Fed pompuje 700 miliardów dolarów w rynek
Amerykański rząd planuje przeznaczyć 700 mld dolarów w ramach programu ratunkowego dla firm, obywateli i sektora finansowego. Cała sytuacja związana jest z panującą obecnie epidemią koronawirusa. Amerykański bank centralny ogłosił także obniżkę stóp procentowych niemalże do zera, luzując przy okazji politykę wobec banków. Cel takiego rozwiązania jest oczywisty: nie dopuścić do załamania rynku finansowego.
Wsparcie rynku finansowego przez rząd Stanów Zjednoczonych
Panująca obecnie na świecie sytuacja nie napawa optymizmem.

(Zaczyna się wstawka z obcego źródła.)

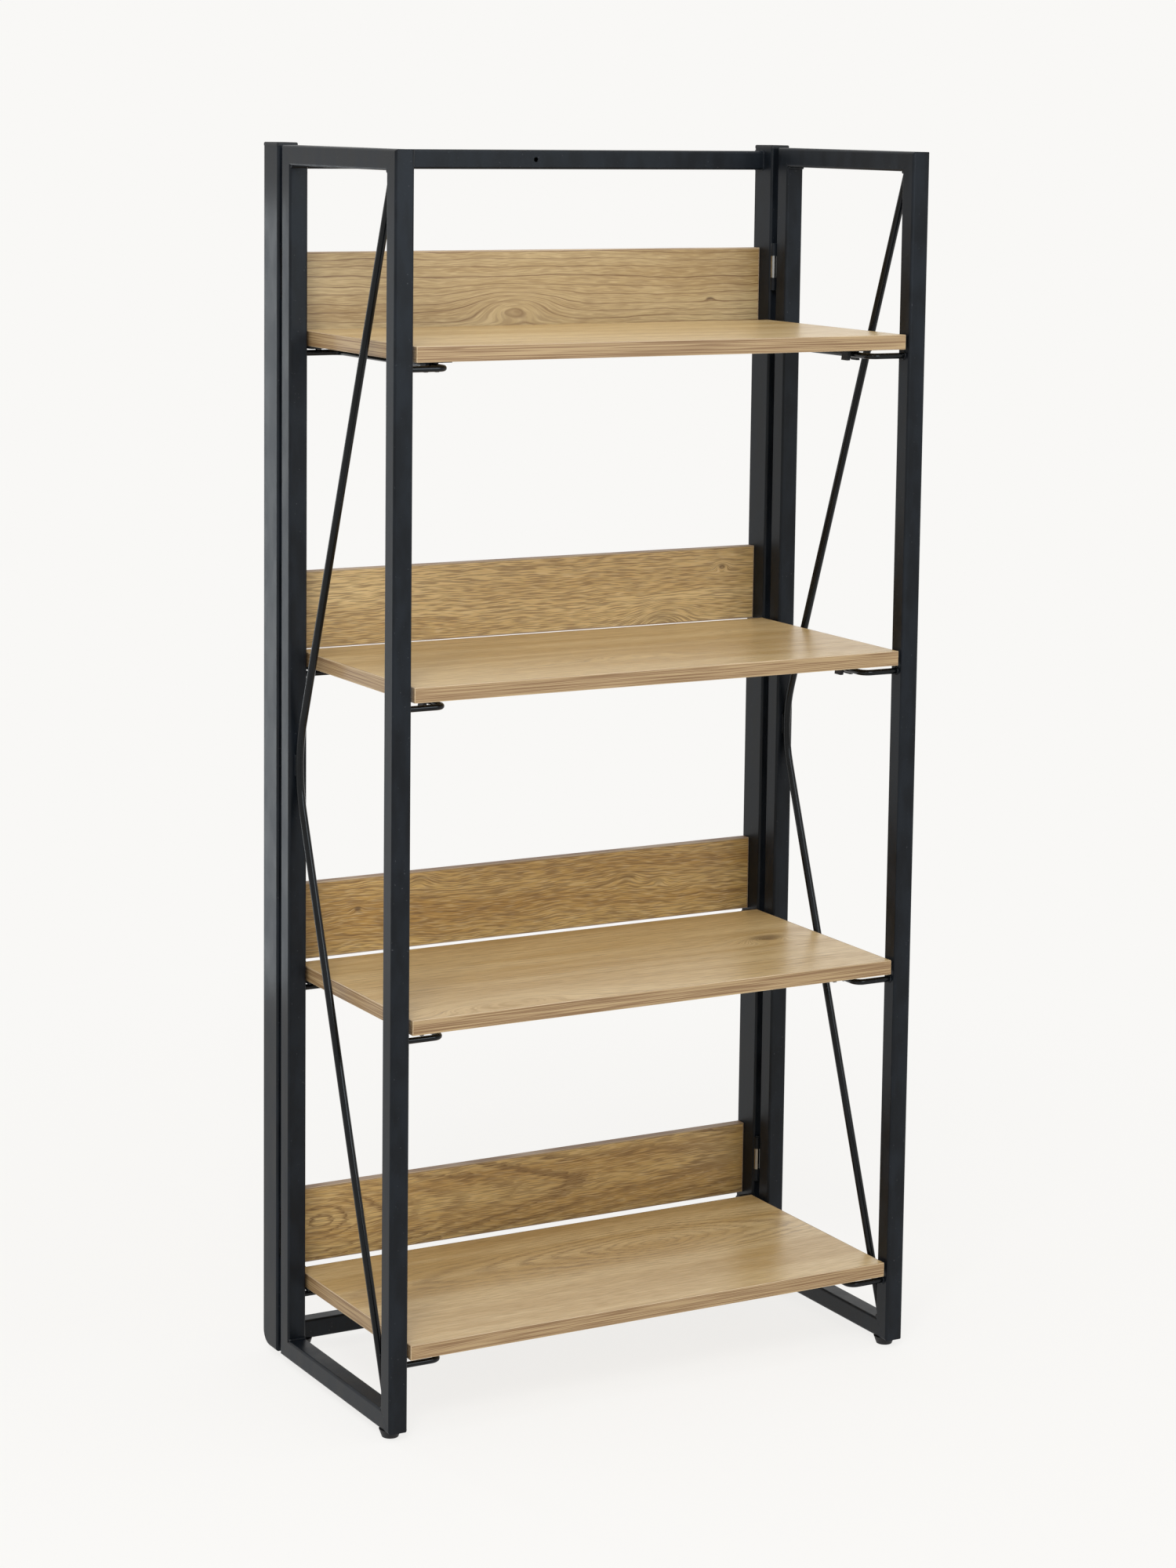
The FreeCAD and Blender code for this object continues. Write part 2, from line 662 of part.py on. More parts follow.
def make_shelf_brackets(label, shelf):
    """Make the two rolled-eye brackets that hang a shelf on its pins."""
    body = new_body(label, y="pivot_y", z="pivot_low + " + level(shelf))
    under = "shelf_thick / 2"
    flange = Outline(body, label + "_flange", "YZ_Plane", "shelf_half")
    flange.rectangle("-pivot_behind - bracket_reach", "1 - pivot_behind", "-bracket_thick - " + under, "-" + under)
    pad(body, flange, "bracket_width", backward=True)
    web = Outline(body, label + "_web", "YZ_Plane", "shelf_half")
    web.polygon([
        ("0.5 - pivot_behind", "-bracket_thick - " + under), ("eye_radius / 3", "-bracket_thick - " + under),
        ("eye_radius * cos(15deg)", "-eye_radius * sin(15deg)"),
        ("-eye_radius * cos(15deg)", "eye_radius * sin(15deg)"),
    ])
    pad(body, web, "eye_width", backward=True)
    eye = Outline(body, label + "_eye", "YZ_Plane", "shelf_half").circle("0", "0", "eye_radius")
    pad(body, eye, "eye_width", backward=True)
    bore = Outline(body, label + "_bore", "YZ_Plane").circle("0", "0", "pin_radius + pin_grip")
    pocket(body, bore, side_type="Symmetric")
    mirror_across_middle(body)


def make_shelf_pins(label, shelf):
    """Make the two pins that a shelf turns on."""
    body = new_body(label, y="pivot_y", z="pivot_low + " + level(shelf))
    profile = Outline(body, label + "_profile", "XZ_Plane")
    profile.rectangle("shelf_half - eye_width", "post_inner + bush_reach", "0", "pin_radius")
    revolve(body, profile, "H_Axis")
    mirror_across_middle(body)


def make_shelf_clips(label, shelf):
    """Make the two clips that snap down over the support wires."""
    wire_z = "shelf_low - wire_drop + " + level(shelf)
    body = new_body(label, y="front + clip_back", z=wire_z)
    base = Outline(body, label + "_base", "XY_Plane", "jaw_inner")
    base.rectangle("wire_x - clip_length / 2", "wire_x + clip_length / 2", "-clip_width / 2", "clip_width / 2")
    plate = pad(body, base, "clip_plate")
    fillet(body, plate, straight_edges(plate, Z_DIRECTION), "clip_round")
    jaw_foot = "-wire_radius - jaw_drop"
    jaws = Outline(body, label + "_jaws", "XZ_Plane")
    jaws.polygon([
        ("wire_x - jaw_inner - jaw_thick", "jaw_inner + clip_plate / 2"),
        ("wire_x - jaw_inner - jaw_thick - jaw_flare", jaw_foot),
        ("wire_x + jaw_inner + jaw_thick + jaw_flare", jaw_foot),
        ("wire_x + jaw_inner + jaw_thick", "jaw_inner + clip_plate / 2"),
    ])
    pad(body, jaws, "jaw_length", "Symmetric")
    slot = Outline(body, label + "_slot", "XZ_Plane")
    slot.polygon([
        ("wire_x - jaw_inner", "0"), ("wire_x - jaw_inner", "-wire_radius"),
        ("wire_x - jaw_inner - jaw_flare", jaw_foot + " - 1"),
        ("wire_x + jaw_inner + jaw_flare", jaw_foot + " - 1"),
        ("wire_x + jaw_inner", "-wire_radius"), ("wire_x + jaw_inner", "0"),
    ])
    pocket(body, slot, side_type="Symmetric")
    seat = Outline(body, label + "_seat", "XZ_Plane").circle("wire_x", "0", "jaw_inner")
    pocket(body, seat, side_type="Symmetric")
    mirror_across_middle(body)


def make_back_frame():
    """Make the back frame with its caps, plugs, feet and upstands."""
    for name, side in SIDES:
        make_back_post("back_post_" + name, side)
        make_post_cap("back_cap_" + name, side)
        make_post_plug("back_plug_" + name, side)
        foot_x = signed(side, "half_width - back_foot_in")
        make_foot("back_foot_" + name, foot_x, "rail_rear - rail_depth / 2", "low_rail_z")
        make_pivot_bushes(name + "_pivot_bushes", side)
    make_back_rail("back_top_rail", "frame_top - top_rail_drop - rail_height", wall_hole=True)
    make_back_rail("back_bottom_rail", "low_rail_z")
    for shelf in range(1, SHELVES + 1):
        make_upstand("back_board_%d" % shelf, shelf)
    make_board_tabs("board_tabs")
    make_board_screws("board_screws")


def make_side_frames():
    """Make both side frames with their braces, wires, glides and hinges."""
    outer = [("-leaf_height / 2", "-outer_start"), ("outer_start", "leaf_height / 2")]
    middle = [("-middle_knuckle / 2", "middle_knuckle / 2")]
    for name, side in SIDES:
        make_side_frame(name, side)
        make_brace_rod(name + "_brace_rod", side)
        for shelf in range(1, SHELVES + 1):
            wire_z = "shelf_low - wire_drop + " + level(shelf)
            make_support_wire("%s_wire_%d" % (name, shelf), side, wire_z)
        make_foot(name + "_glide", signed(side, "tube_x"), "front + glide_back", "floor_gap")
        make_hinge_leaves(name + "_frame_leaves", side, -1, outer)
        make_hinge_leaves(name + "_back_leaves", side, 1, middle)
        make_hinge_pins(name + "_hinge_pins", side)


def make_shelves():
    """Make the shelves with what tips up with each of them."""
    for shelf in range(1, SHELVES + 1):
        make_shelf("shelf_%d" % shelf, shelf)
        make_shelf_brackets("shelf_%d_brackets" % shelf, shelf)
        make_shelf_pins("shelf_%d_pins" % shelf, shelf)
        make_shelf_clips("shelf_%d_clips" % shelf, shelf)


def check_document():
    """Stop if any object failed, or any sub-part has no valid shape."""
    for item in doc.Objects:
        if "Invalid" in item.State or "Error" in item.State:
            raise RuntimeError("%s failed: %s" % (item.Name, item.State))
    for body in doc.findObjects("PartDesign::Body"):
        if body.Shape.isNull() or not body.Shape.isValid() or not body.Shape.Solids:
            raise RuntimeError(body.Label + " has no valid solid")


def export_parts():
    """Write each sub-part to its own STEP file."""
    os.makedirs("parts", exist_ok=True)
    for body in doc.findObjects("PartDesign::Body"):
        body.Shape.exportStep("parts/%s.step" % body.Label)
        print("%-24s %d solids %10.1f mm3" % (body.Label, len(body.Shape.Solids), body.Shape.Volume))


make_back_frame()
make_side_frames()
make_shelves()
doc.recompute()
check_document()
export_parts()
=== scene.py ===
"""Looks of a folding bookcase: powder-coated tube frames, oak laminate shelves and zinc hinges.

Lengths are in metres in the bookcase's own frame: +X to the right seen from the front, -Y to the
front and +Z up, with the origin on the floor.
"""
import logging
import math
from dataclasses import dataclass
from enum import Enum, IntEnum
from functools import partial
from typing import Dict, List, Mapping, Optional, Sequence, Tuple, Union

import bmesh
import bpy
from mathutils import Matrix, Vector, noise


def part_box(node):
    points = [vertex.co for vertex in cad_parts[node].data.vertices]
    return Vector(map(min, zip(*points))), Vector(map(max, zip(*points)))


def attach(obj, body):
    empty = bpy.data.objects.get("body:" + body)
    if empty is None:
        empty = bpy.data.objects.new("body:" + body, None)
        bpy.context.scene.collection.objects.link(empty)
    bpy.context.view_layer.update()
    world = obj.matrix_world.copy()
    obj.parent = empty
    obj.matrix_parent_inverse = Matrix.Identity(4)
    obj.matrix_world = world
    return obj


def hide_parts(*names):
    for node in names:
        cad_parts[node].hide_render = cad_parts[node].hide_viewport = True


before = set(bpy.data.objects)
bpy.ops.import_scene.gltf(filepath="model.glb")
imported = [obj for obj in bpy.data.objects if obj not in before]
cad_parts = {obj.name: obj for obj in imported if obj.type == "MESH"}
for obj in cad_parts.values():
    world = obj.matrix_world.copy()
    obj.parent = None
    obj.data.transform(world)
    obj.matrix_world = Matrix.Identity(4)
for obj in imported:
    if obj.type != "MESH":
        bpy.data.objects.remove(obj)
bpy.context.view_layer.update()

log = logging.getLogger("bookcase")

Shape = bmesh.types.BMesh
Material = bpy.types.Material
Socket = bpy.types.NodeSocket
Feed = Union[Socket, float, Sequence[float]]
Colour = Tuple[float, float, float]
Triple = Tuple[float, float, float]

SHELF_NUMBERS = (1, 2, 3, 4)
FRAME_BODY = "frame"

# The values between which nearly all noise lies.
NOISE_RANGE = (0.3, 0.7)
# How far one unit of shift moves noise along X, Y and Z.
SHIFT_STEPS = (1.0, 1.7, 2.3)
# How much duller the dullest spot of a finish is than its glossiest.
GLOSS_SPREAD = 0.12
# Cells of noise a metre in the lumps of a weld bead.
BEAD_LUMPS = 700.0
# How far the pattern of the edge strips moves from one board to the next.
STRIP_STEP = 5.0
# The least share of a face's direction along one axis that makes it square to that axis.
SQUARE_ON = 0.999


class Slot(Enum):
    """Material slots of the record."""

    FRAME_COAT = "frame_coat"
    BRACKET_COAT = "bracket_coat"
    OAK_SHELF = "oak_shelf"
    OAK_BOARD = "oak_board"
    HINGE_STEEL = "hinge_steel"
    ZINC_PIN = "zinc_pin"
    SCREW_STEEL = "screw_steel"
    CLIP_PLASTIC = "clip_plastic"
    CAP_PLASTIC = "cap_plastic"
    FOOT_PLASTIC = "foot_plastic"
    BUSH_PLASTIC = "bush_plastic"


class Lie(Enum):
    """How an oak piece lies, which says the axis that runs across its grain."""

    FLAT = "Y"
    UPRIGHT = "Z"


class Cover(IntEnum):
    """What covers a face of a board, as the number of its material."""

    FACE = 0
    STRIP = 1
    ARRIS = 2


class Side(Enum):
    """The two sides of the bookcase, with the sign of X."""

    LEFT = -1
    RIGHT = 1

    @property
    def label(self) -> str:
        """Return the word that the node names use for this side."""
        return self.name.lower()


def paint(red: float, green: float, blue: float) -> Colour:
    """Return a screen colour, given as 0 to 255, as linear light by the sRGB curve."""
    return tuple(((value / 255 + 0.055) / 1.055) ** 2.4 if value > 10 else value / 255 / 12.92
                 for value in (red, green, blue))


def opaque(colour: Colour) -> Tuple[float, float, float, float]:
    """Return the colour with a full alpha."""
    return (*colour, 1.0)


def shaded(colour: Colour, factor: float) -> Tuple[float, float, float, float]:
    """Return the colour made lighter or darker by a factor, with a full alpha."""
    return opaque(tuple(value * factor for value in colour))


class Wiring:
    """A node tree under construction, and the steps that the finishes and the backdrop share."""

    def __init__(self, tree: bpy.types.NodeTree) -> None:
        """Start with the tree of a material or of the backdrop, emptied."""
        self.tree = tree
        self.tree.nodes.clear()

    def node(self, kind: str, feeds: Optional[Mapping[Union[int, str], Feed]] = None,
             **settings: object) -> bpy.types.Node:
        """Add a node.

        Args:
            kind: Blender's name of the node type.
            feeds: What goes into its inputs, a socket or a constant for each.
            **settings: Properties to set on the node.

        Returns:
            The new node.
        """
        made = self.tree.nodes.new(kind)
        for key, setting in settings.items():
            setattr(made, key, setting)
        for key, feed in (feeds or {}).items():
            if isinstance(feed, bpy.types.NodeSocket):
                self.tree.links.new(feed, made.inputs[key])
            else:
                made.inputs[key].default_value = feed
        return made

    def maths(self, operation: str, first: Feed, second: Feed = 0.0) -> Socket:
        """Return the result of one arithmetic step on two numbers."""
        return self.node("ShaderNodeMath", {0: first, 1: second}, operation=operation).outputs[0]

    def squares(self, first: Feed, second: Feed) -> Socket:
        """Return the sum of the squares of two numbers."""
        return self.maths("ADD", self.maths("POWER", first, 2.0), self.maths("POWER", second, 2.0))

    def seen(self) -> Socket:
        """Tell the rays that show the backdrop as it is from those that only carry its light.

        Returns:
            1 on the rays of the camera, of reflections and of clear materials, and 0 on all others.
        """
        rays = self.node("ShaderNodeLightPath").outputs
        shiny = self.maths("MAXIMUM", rays["Is Glossy Ray"], rays["Is Transmission Ray"])
        return self.maths("MAXIMUM", rays["Is Camera Ray"], shiny)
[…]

Z powodu pandemii wiele firm zamyka się, zmniejsza produkcje lub tymczasowo zawiesza działalność. FED, amerykańska Rezerwa Federalna, robi wszystko, by nie dopuścić do kryzysu gospodarczego. Zdaniem analityków, kryzys znajdujący się na horyzoncie, może być tak duży jak ten z 2008 roku. Obecne działania FED są podobne do tych, które stosowano kilkanaście lat temu.
Pierwszą ze zmian jest obniżenie stóp procentowych o 1 punkt procentowy. Obecnie wynoszą one 0-0,25 proc. Sytuacja taka utrzyma się do momentu, gdy amerykańska gospodarka podniesie się po pandemii koronawirusa.
Sama obniżka stóp procentowych to nie jedyne działanie zastosowane przez FED. Jednocześnie ogłoszono też plan skupowania obligacji o wartości 700 mld dolarów. Wiadomo już, że większość tej kwoty, 500 mld powędruje na obligacje rządowe, kolejne 200 mld na papiery dłużne służące jako zabezpieczenie kredytów hipotecznych.
Zastosowane rozwiązania są odpowiedzią na trwającą na świecie pandemię koronawirusa. Zdaniem analityków działanie FED jest odpowiedzią na spadki na giełdach, gdyż zarówno amerykańskie, jak i światowe indeksy giełdowe notowały ostatnio soje wieloletnie minima.
Decyzja o zastosowaniu tak radykalnych środków zapadła na niezaplanowanym spotkaniu. Nie wiadomo jeszcze, jaki będzie długoterminowy wpływ włożenia w rynek tak ogromnych środków, ale konsekwencje widać już w Europie. Zarówno Euro, jak i złotówka od kilku dni tracą mocno na wartości w stosunku do dolara, a osoby zajmujące się finansami uważają, że to dopiero początek.